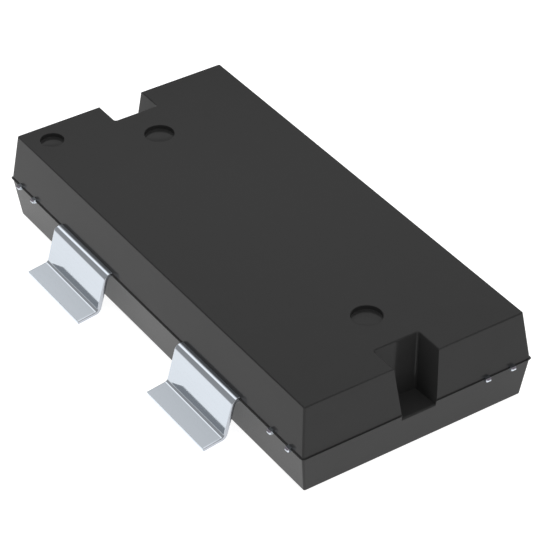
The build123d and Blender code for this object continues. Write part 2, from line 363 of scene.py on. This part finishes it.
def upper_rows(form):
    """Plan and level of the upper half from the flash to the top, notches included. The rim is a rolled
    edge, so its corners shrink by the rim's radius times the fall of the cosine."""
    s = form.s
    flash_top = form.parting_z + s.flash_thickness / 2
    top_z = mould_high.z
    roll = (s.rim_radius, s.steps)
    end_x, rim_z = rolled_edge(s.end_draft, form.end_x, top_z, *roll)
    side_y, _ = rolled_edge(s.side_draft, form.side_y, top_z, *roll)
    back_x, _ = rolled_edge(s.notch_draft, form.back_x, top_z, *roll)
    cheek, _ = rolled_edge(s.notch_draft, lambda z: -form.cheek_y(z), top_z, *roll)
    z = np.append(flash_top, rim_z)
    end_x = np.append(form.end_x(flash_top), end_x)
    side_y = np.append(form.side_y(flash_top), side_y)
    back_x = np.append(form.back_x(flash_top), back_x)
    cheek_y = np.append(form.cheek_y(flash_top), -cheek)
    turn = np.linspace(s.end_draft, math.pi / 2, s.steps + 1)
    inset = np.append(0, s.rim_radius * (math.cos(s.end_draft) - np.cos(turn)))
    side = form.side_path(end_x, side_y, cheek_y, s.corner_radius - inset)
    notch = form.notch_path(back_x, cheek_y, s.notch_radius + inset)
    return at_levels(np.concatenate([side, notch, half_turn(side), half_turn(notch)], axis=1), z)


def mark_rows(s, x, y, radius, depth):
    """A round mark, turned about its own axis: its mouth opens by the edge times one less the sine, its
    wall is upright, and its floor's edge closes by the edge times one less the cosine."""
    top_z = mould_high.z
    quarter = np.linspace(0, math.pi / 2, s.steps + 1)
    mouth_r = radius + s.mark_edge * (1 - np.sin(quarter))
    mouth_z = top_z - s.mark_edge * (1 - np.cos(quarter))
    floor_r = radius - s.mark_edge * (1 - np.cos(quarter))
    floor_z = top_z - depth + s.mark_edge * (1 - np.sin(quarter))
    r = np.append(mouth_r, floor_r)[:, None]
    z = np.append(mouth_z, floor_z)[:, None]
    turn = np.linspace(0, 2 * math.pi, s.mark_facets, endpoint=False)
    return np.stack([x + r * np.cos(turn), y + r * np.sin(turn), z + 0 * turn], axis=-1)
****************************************
**Direction**
Each line from the start of the listing above through the line containing "half_turn(notch)], axis=1), z)" should be copied exactly, please, with no other lines added.

**Result**
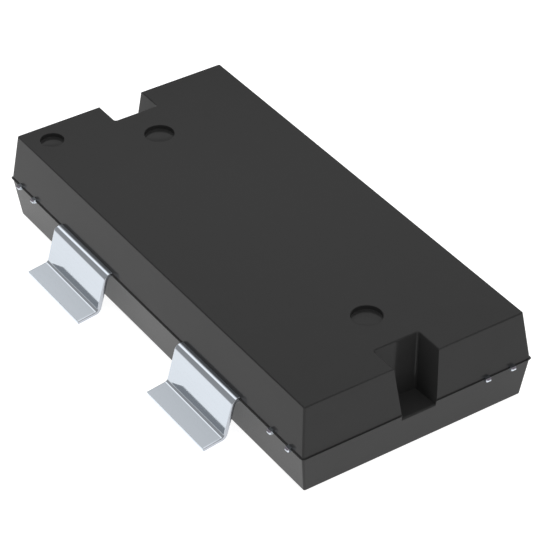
The build123d and Blender code for this object continues. Write part 2, from line 363 of scene.py on. This part finishes it.
def upper_rows(form):
    """Plan and level of the upper half from the flash to the top, notches included. The rim is a rolled
    edge, so its corners shrink by the rim's radius times the fall of the cosine."""
    s = form.s
    flash_top = form.parting_z + s.flash_thickness / 2
    top_z = mould_high.z
    roll = (s.rim_radius, s.steps)
    end_x, rim_z = rolled_edge(s.end_draft, form.end_x, top_z, *roll)
    side_y, _ = rolled_edge(s.side_draft, form.side_y, top_z, *roll)
    back_x, _ = rolled_edge(s.notch_draft, form.back_x, top_z, *roll)
    cheek, _ = rolled_edge(s.notch_draft, lambda z: -form.cheek_y(z), top_z, *roll)
    z = np.append(flash_top, rim_z)
    end_x = np.append(form.end_x(flash_top), end_x)
    side_y = np.append(form.side_y(flash_top), side_y)
    back_x = np.append(form.back_x(flash_top), back_x)
    cheek_y = np.append(form.cheek_y(flash_top), -cheek)
    turn = np.linspace(s.end_draft, math.pi / 2, s.steps + 1)
    inset = np.append(0, s.rim_radius * (math.cos(s.end_draft) - np.cos(turn)))
    side = form.side_path(end_x, side_y, cheek_y, s.corner_radius - inset)
    notch = form.notch_path(back_x, cheek_y, s.notch_radius + inset)
    return at_levels(np.concatenate([side, notch, half_turn(side), half_turn(notch)], axis=1), z)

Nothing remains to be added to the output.